INFO:tensorflow:... failed.
INFO:tensorflow:Trying training with batch size 4287...
INFO:tensorflow:... failed.

[...]

ERROR:tensorflow:Last training attempt exited with an error:

Traceback (most recent call last):
load_model_module

[...]

    raise ValueError("Model configuration not found in %s" % path)
ValueError: Model configuration not found in [local_path]/run/model_description.py

Regarding mixed precision, I have it always enabled. When you shared your last benchmarks, I was able reproduce the figures with and without mixed precision in my older machines (2 GPUs). In my new machines, mixed precision seems to work fine too. If I disable it, performance is reduced signficantly (40% more or less). The related check seems OK:

INFO:tensorflow:Mixed precision compatibility check (mixed_float16): OK
Your GPUs will likely run quickly with dtype policy mixed_float16 as they all have compute capability of at least 7.0

Regarding horovod, my implementation/environment makes a bit difficult to use it, so I would prefer not to. Actually, I tried it out when this post was originally published, but I eventually discarded it, as performance was fine for me without using it…

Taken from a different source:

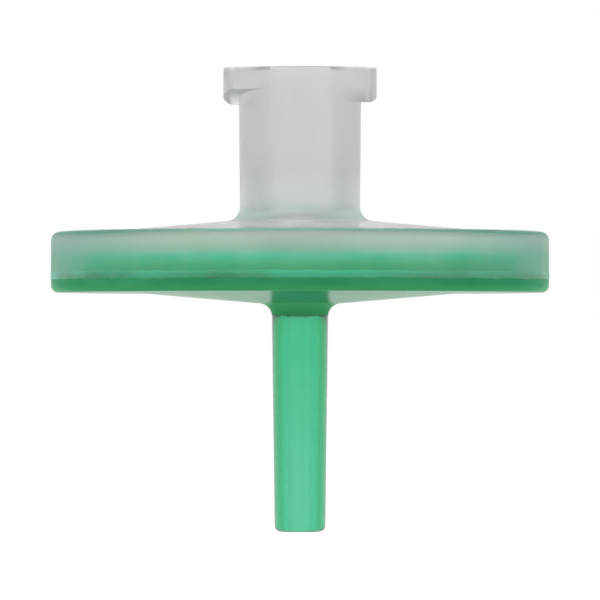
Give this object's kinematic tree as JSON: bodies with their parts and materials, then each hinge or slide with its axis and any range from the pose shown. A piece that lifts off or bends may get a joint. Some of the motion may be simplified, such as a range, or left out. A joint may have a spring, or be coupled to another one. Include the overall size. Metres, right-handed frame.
{
  "type": "syringe filter",
  "caption": "Round syringe filter: translucent luer-lock inlet half welded to a green outlet half with a slim nozzle, a membrane disc clamped between them.",
  "frame": {"origin": "centre of the luer socket's mouth, in the plane of the hub's end face", "axes": "+Z along the flow axis, out of the inlet; +X through the middle of one locking ear"},
  "size_m": [0.0252, 0.0252, 0.0236],
  "materials": {
    "natural_polypropylene": "satin",
    "green_polypropylene": "satin",
    "membrane": "matte"
  },
  "bodies": {
    "root": {"inlet_housing": "natural_polypropylene", "membrane": "membrane", "outlet_housing": "green_polypropylene"}
  },
  "joints": []
}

Regarding the training configuration, the trainer is run with these values:

trainer:
  architecture: TransformerBigSharedEmbeddings
  mixed_precision: true
  num_gpus: 4

And the config (which works fine with 2 GPUs):

train:
  average_last_checkpoints: 8
  batch_size: 4096
  batch_type: tokens
  effective_batch_size: 25000
  keep_checkpoint_max: 8
  length_bucket_width: 1
  max_step: 200000
  maximum_features_length: 256
  maximum_labels_length: 256
  mixed_precision: true
  moving_average_decay: 0.9999
  replace_unknown_target: true
  sample_buffer_size: 500000
  save_checkpoints_steps: 1000
  save_summary_steps: 200
  single_pass: false

Double-checking this config, I just noticed that “mixed_precision” is also passed here, but I don’t know why. Anyway, it is passed to the trainer, so it should work nevertheless…

Note: I have also tried the last TensorFlow patch (2.4.4.), but no changes.

Update: I had originally written that mixed precision was not being applied, but it was. I corrected this above too.